Un coloc de startups industrielles


  • 3Ditex est installée à Canéjan dans des locaux partagés avec deux autres startups industrielles bordelaises : Nimbl'Bot, qui développe un robot destiné à l'inspection des centrales nucléaires, et Lynxdrone, qui conçoit des drones civils à usage professionnel. Les trois entreprises, qui étaient déjà colocataires à Saint-Médard-en-Jalles, comptent au total 25 salariés. Elles mutualisent leurs locaux, bureaux et ateliers sur 1.200 m2, échangent constamment et partagent des fonctions supports dont, déjà, le poste de chargée de communication. Un modèle très original qui tient dans la durée.

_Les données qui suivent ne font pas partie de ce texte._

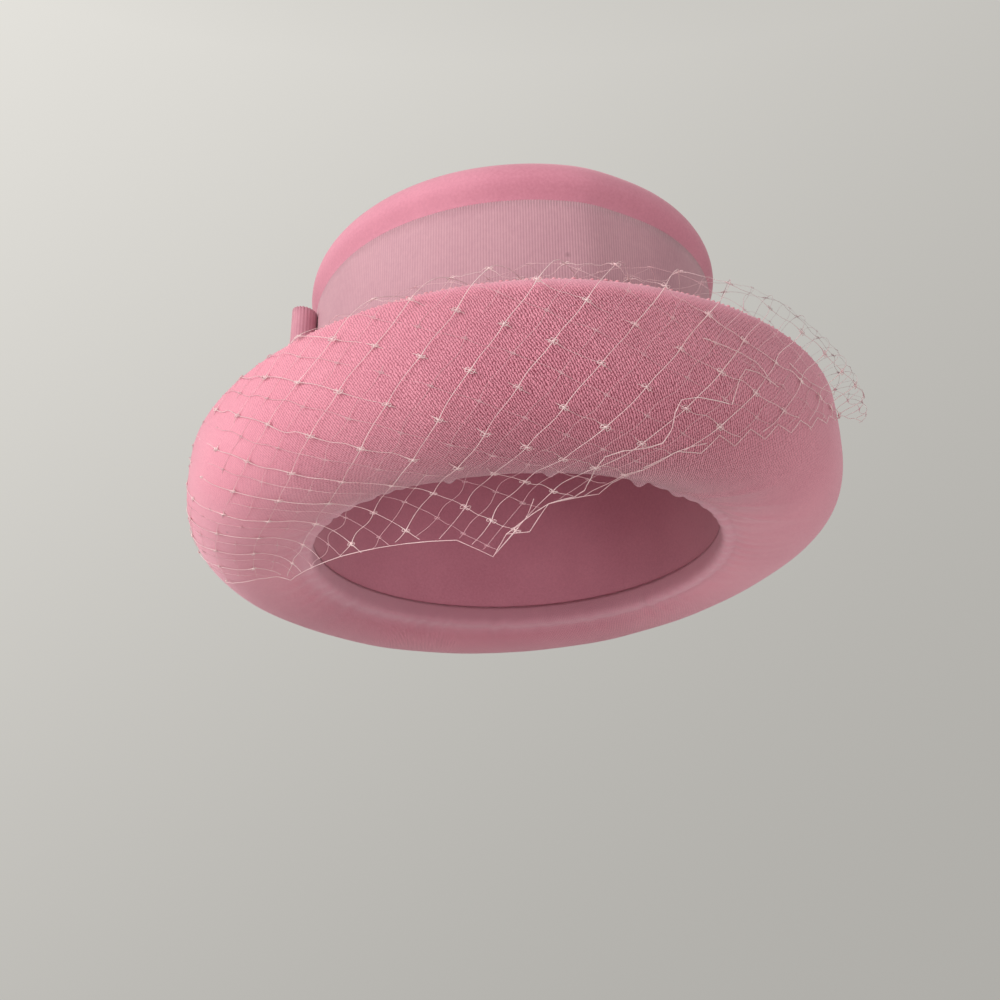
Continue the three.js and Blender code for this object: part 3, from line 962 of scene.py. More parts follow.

Nimbl'Bot 3Ditex Lynxdrone

Les colocataires de Canéjan : Bertrand Laine (3Ditex), Jad Rouhana (Lynxdrone), Alice Lassalle et Ludovic Dufau (Nimbl'bot). (crédits : Agence APPA).

20 millions d'euros de chiffre d'affaires en 2025

La startup vise "entre 300.000 et 350.000 euros de chiffre d'affaires en 2022, dont les deux tiers sont déjà signés", soit dix fois plus qu'en 2021, et se fixe des objectifs beaucoup plus ambitieux pour la suite : autour de 20 millions d'euros à l'horizon 2025 correspondant aux 100.000 cadres de vélos. D'ici là, il faudra boucler avec un fonds français un nouveau tour de table de quelques millions d'euros pour financer notamment la ligne de production pilote dans les prochains mois.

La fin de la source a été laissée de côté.